Graco’s top line missed the Zacks Consensus Estimate of $517 million. On a regional basis, quarterly sales generated from the Americas grew 11% to $293 million. In the Europe, the Middle East and Africa region, sales were $106 million, decreasing 4% year over year (or up 2% at constant currency rate), while sales from the Asia Pacific were $95 million, increasing 20% (or up 22% at constant currency rate). Graco reports net sales under three segments, namely Industrial, Process and Contractor. The segmental information is briefly discussed below: Revenues for the Industrial segment totaled $144.7 million (contributing to 29.3% of the quarter’s sales), rising 11% year over year on the back of improved economic activities. Adverse foreign-currency translations lowered sales by 3%. Core sales grew 14% year over year. Revenues in the Process segment grossed $115.0 million (contributing to 23.3% of the quarter’s sales), increasing 26% year over year. The improvement came on the back of a 26% rise in core sales, driven by healthy business activities across all regions served. Revenues in the Contractor segment totaled $234.6 million (contributing to 47.4% of the quarter’s sales), up 1% year over year. Core sales expanded 1%, acquisitions had a positive impact of 1% but foreign currency translation had a negative impact of 1%. The core sales improvement was driven by healthy demand in the Asia Pacific and EMEA regions. Also, improved construction markets boosted business in North America. It is worth noting that Graco started reporting its high-performance coatings and foam product offerings under the Contractor segment starting first-quarter 2022. Earlier, these businesses were reported under the Industrial Segment’s Applied Fluid Technologies division. Margin Profile
In the first quarter, Graco’s cost of sales grew 15.9% year over year to $240 million. GGG represented 48.6% of the quarter’s net sales compared with 45.6% in the year-ago quarter. The gross profit increased 2.8% to $254 million, while the margin was down 300 basis points (bps) to 51.4%. The margin weakness was triggered by a product cost increase, caused by inflationary and supply-chain woes. This was partially offset by a higher production volume and a favorable channel and product mix plus price realization.

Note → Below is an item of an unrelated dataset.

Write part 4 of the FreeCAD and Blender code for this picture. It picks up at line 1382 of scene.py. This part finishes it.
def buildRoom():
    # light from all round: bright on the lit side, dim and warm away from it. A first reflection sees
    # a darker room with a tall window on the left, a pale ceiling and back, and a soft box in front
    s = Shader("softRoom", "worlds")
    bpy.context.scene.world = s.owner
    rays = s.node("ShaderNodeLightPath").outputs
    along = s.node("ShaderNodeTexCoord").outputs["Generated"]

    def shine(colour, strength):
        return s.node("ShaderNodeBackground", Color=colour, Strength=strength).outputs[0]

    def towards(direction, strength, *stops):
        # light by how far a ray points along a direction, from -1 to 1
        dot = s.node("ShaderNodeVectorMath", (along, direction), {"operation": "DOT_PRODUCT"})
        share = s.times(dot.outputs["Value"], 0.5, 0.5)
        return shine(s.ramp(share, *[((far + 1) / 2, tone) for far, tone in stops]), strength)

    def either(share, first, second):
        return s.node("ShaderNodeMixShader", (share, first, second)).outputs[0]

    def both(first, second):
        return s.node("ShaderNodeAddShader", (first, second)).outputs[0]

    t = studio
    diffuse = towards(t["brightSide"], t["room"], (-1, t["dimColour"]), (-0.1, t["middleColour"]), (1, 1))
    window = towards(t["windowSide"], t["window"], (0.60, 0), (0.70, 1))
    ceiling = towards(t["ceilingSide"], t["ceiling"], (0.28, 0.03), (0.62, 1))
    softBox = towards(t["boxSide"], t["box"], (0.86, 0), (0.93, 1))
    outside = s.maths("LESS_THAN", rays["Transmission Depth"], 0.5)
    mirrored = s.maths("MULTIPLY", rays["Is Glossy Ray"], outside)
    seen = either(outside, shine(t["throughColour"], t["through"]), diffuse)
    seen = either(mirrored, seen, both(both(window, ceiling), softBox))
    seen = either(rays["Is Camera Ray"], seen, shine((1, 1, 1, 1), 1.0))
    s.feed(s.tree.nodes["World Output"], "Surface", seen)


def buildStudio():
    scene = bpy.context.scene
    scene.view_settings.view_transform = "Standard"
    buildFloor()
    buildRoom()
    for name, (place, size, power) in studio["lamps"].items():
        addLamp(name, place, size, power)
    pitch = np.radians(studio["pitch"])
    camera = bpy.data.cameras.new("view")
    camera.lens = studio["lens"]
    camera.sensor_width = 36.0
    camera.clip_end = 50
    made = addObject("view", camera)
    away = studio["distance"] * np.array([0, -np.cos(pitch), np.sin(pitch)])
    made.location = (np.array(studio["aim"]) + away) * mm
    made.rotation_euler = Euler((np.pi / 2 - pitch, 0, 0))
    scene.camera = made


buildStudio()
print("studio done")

Operating expenses (including product development; selling, marketing and distribution; and general and administrative expenses) increased 6% year over year to $44 million. The same represented 8.9% of net sales in the reported quarter compared with 8.1% in the year-ago period. Adjusted operating income was flat year over year with $128 million. The operating margin decreased 230 bps to 25.9% in the quarter. Interest expenses in the quarter totaled $5.2 million compared with $2.4 million reported in the year-ago period. Adjusted tax rate in the quarter was 19%. Balance Sheet and Cash Flow
Exiting the first quarter, Graco had cash and cash equivalents of $380 million, down 39.1% from $624 million at the end of the last reported quarter. The long-term debt balance was flat sequentially with $75 million.
Graco generated net cash of $31 million from operating activities in the first three months of 2022 compared with $102 million generated in the year-ago period. Capital used for purchasing property, plant and equipment totaled $47 million compared with $21 million in the year-ago period. GGG paid out dividends worth $36 million to its shareholders in the first three months of 2022, up 13.3% from the previous-year quarter’s level. Graco repurchased shares worth $109 million in the first three months of 2022. Outlook
Graco expects healthy demand across regions and segments in 2022. Effective pricing actions will be beneficial.

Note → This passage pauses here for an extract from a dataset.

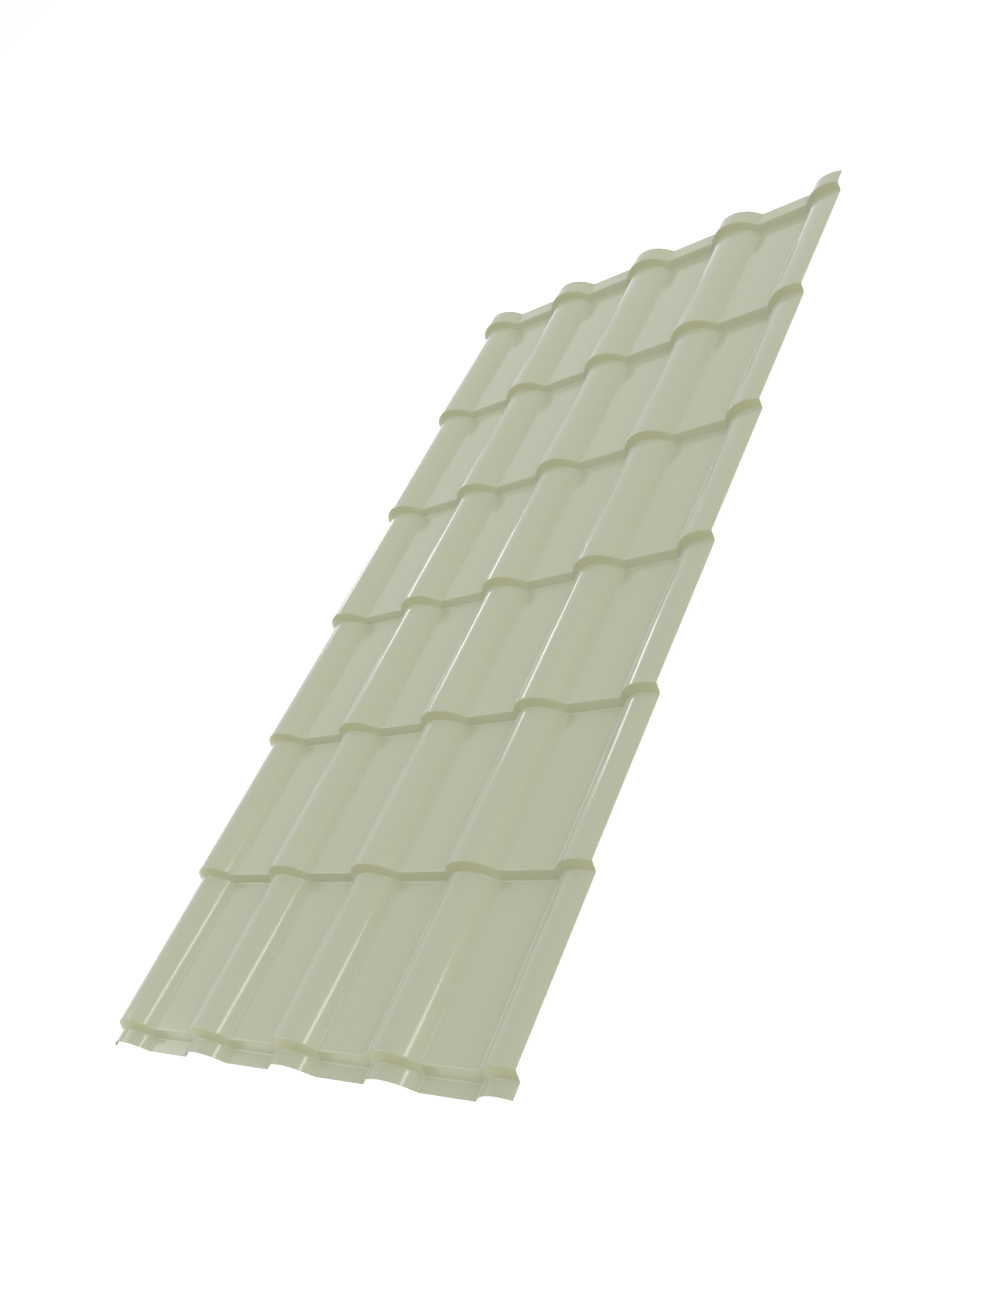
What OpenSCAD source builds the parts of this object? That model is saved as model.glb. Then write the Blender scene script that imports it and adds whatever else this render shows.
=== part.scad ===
/* [Wave] */
// Distance from one crest to the next across the sheet
wave_pitch = 275; // [250:1:320]
// Height of a crest above the valleys
crest_height = 32.4; // [22:0.1:38]
// Width of a crest where its arc would meet the valley
crest_width = 139.6; // [120:0.2:160]
// Inside bend radius where a crest runs into a valley
valley_bend_radius = 6; // [3:0.5:10]
// Full crests with a valley on their right, counted across the sheet
wave_count = 4; // [2:1:5]

/* [Side edges] */
// Height of the narrow crest on the left edge, which goes under the next sheet
lap_crest_height = 30; // [22:0.1:38]
// Width of that narrow crest where its arc would meet the valley
lap_crest_width = 133; // [110:1:140]
// How far the sheet runs past the middle of its last crest on the right edge
cover_lip = 33.2; // [10:0.2:50]

/* [Tile steps] */
// Distance from one step to the next up the slope
step_pitch = 350; // [300:5:400]
// Height that each step is pressed
step_height = 17.6; // [10:0.2:22]
// Length of the sloping face of a step, seen from above
step_run = 10.8; // [8:0.2:24]
// Bend radius at the top and the foot of a step
step_bend_radius = 3; // [1:0.5:5]
// Number of steps up the sheet
step_count = 7; // [2:1:8]
// Length of the short flat below the first step
eaves_stub = 28.8; // [15:0.2:60]
// Length of the short flat above the last step
ridge_stub = 43.8; // [15:0.2:80]

/* [Steel] */
// Thickness of the coated steel
sheet_thickness = 0.5; // [0.4:0.05:1]

/* [Hidden] */
// Straight pieces that stand for one crest arc and for one bend
crest_facets = 14;
bend_facets = 2;

// Radius of an arc from its width and its height
function arc_radius(width, height) = (width * width / 4 + height * height) / (2 * height);

// Angle at which a crest arc meets the round bend beside it
function bend_angle(radius, height) =
    acos((radius - height + valley_bend_radius) / (radius + valley_bend_radius));

// A profile point holds the place across, the height and the slope angle there
function crest_point(middle, radius, height, angle) =
    [middle + radius * sin(angle), height - radius + radius * cos(angle), -angle];

// Half the width of a crest with the bends at its feet
function half_foot(radius, height) =
    (radius + valley_bend_radius) * sin(bend_angle(radius, height));

// Points over the top of a crest between two angles, from left to right
function crest_arc(middle, radius, height, from_angle, to_angle, facets) =
    [for (i = [0 : facets])
        crest_point(middle, radius, height, from_angle + (to_angle - from_angle) * i / facets)];

// Points of the bend at the right foot of a crest, down to the valley
function right_bend(middle, radius, height) =
    let (start = bend_angle(radius, height))
    [for (i = [1 : bend_facets])
        let (angle = start * (1 - i / bend_facets))
        [middle + half_foot(radius, height) - valley_bend_radius * sin(angle),
         valley_bend_radius * (1 - cos(angle)), -angle]];

// Points of the bend at the left foot of a crest, up from the valley
function left_bend(middle, radius, height) =
    let (finish = bend_angle(radius, height))
    [for (i = [0 : bend_facets - 1])
        let (angle = finish * i / bend_facets)
        [middle - half_foot(radius, height) + valley_bend_radius * sin(angle),
         valley_bend_radius * (1 - cos(angle)), angle]];

crest_radius = arc_radius(crest_width, crest_height);
crest_angle = bend_angle(crest_radius, crest_height);
lap_radius = arc_radius(lap_crest_width, lap_crest_height);
lap_angle = bend_angle(lap_radius, lap_crest_height);

// The first crest is narrower, and its right foot keeps the place of a full crest's
lap_middle = half_foot(crest_radius, crest_height) - half_foot(lap_radius, lap_crest_height);
lap_foot_angle = asin(lap_crest_width / 2 / lap_radius);
cover_angle = asin(cover_lip / crest_radius);
cover_facets = ceil(crest_facets * (crest_angle + cover_angle) / (2 * crest_angle));

// The whole wave profile, with zero across at the middle of a full first crest
wave_profile = concat(
    crest_arc(lap_middle, lap_radius, lap_crest_height, -lap_foot_angle, lap_angle, crest_facets),
    right_bend(lap_middle, lap_radius, lap_crest_height),
    [for (wave = [1 : wave_count - 1])
        let (middle = wave * wave_pitch)
        each concat(
            left_bend(middle, crest_radius, crest_height),
            crest_arc(middle, crest_radius, crest_height, -crest_angle, crest_angle, crest_facets),
            right_bend(middle, crest_radius, crest_height))],
    left_bend(wave_count * wave_pitch, crest_radius, crest_height),
    crest_arc(wave_count * wave_pitch, crest_radius, crest_height,
        -crest_angle, cover_angle, cover_facets));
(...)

For 2022, GGG anticipates organic sales growth (on constant currency basis) in the high-single digit. Graco expects capital expenditure of $190 million, including $140 million for the expansion of facilities. Corporate expenses (unallocated) are estimated to be $30-$32 million. The unfavorable impacts of movements in foreign currencies are expected to lower sales by 2% and earnings by 4% in the year. The effective tax rate for the year is predicted to be 18-19%.
How Have Estimates Been Moving Since Then?
It turns out, fresh estimates have trended downward during the past month.
At this time, Graco Inc. has an average Growth Score of C, though it is lagging a lot on the Momentum Score front with an F. Charting a somewhat similar path, the stock was allocated a grade of D on the value side, putting it in the bottom 40% for this investment strategy.
Overall, the stock has an aggregate VGM Score of D. If you aren't focused on one strategy, this score is the one you should be interested in.
Estimates have been broadly trending downward for the stock, and the magnitude of these revisions indicates a downward shift. Notably, Graco Inc. has a Zacks Rank #3 (Hold). We expect an in-line return from the stock in the next few months.